Governance Assessment
- Strengths: Independent status; chair of the Nominating & Corporate Governance Committee with active oversight (7 meetings in 2024) including CEO succession planning; attendance ≥75%; compensation mix skewed to equity with optional share settlement of retainers; robust ownership guidelines reinforce alignment.
- Compensation governance: Independent compensation consultant (Mercer) supports pay benchmarking; 2024 say‑on‑pay approval exceeded 95%, signaling shareholder support for compensation practices.
- Conflicts/related‑party: No related‑party transactions disclosed involving Rajgopal or PayPal; Company maintains a formal related‑party transactions policy with Audit Committee oversight, with specified disclosures of transactions involving other parties (e.g., sponsor‑affiliated entities, former CEO aircraft arrangement), none implicating Rajgopal.

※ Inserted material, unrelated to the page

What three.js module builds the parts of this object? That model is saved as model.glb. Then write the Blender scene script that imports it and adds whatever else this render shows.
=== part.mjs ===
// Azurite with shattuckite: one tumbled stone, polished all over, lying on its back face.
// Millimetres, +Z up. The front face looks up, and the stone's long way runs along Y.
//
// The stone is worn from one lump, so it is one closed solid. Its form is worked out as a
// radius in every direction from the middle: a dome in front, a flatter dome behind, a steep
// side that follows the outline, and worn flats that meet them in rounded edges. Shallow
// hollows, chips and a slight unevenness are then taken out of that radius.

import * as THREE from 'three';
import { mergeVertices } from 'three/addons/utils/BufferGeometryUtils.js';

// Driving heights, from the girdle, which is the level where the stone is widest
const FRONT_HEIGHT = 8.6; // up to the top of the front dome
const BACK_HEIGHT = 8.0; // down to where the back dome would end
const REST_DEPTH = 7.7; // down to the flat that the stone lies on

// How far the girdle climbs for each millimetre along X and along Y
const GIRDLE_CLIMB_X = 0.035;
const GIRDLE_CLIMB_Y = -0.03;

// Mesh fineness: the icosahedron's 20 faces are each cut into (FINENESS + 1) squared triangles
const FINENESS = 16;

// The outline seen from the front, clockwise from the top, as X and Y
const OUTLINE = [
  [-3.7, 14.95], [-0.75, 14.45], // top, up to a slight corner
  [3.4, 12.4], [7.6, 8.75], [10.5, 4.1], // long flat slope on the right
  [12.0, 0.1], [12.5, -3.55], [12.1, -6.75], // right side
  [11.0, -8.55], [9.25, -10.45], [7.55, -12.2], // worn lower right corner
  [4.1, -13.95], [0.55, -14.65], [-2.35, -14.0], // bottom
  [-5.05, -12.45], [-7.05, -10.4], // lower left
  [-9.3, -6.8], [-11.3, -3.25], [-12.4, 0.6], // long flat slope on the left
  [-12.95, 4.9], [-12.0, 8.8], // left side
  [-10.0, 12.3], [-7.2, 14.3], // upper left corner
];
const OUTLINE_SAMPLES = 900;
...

- Board environment: Sponsor Investors retain designation rights for certain board seats under Investor Rights Agreement, which can influence board composition; mitigated by majority independence and fully independent standing committees.
- RED FLAGS: None disclosed specific to Rajgopal (no pledging/hedging reported; no related‑party transactions; attendance above threshold). Monitor for potential future interlocks given his senior role at PayPal, though none are disclosed at present.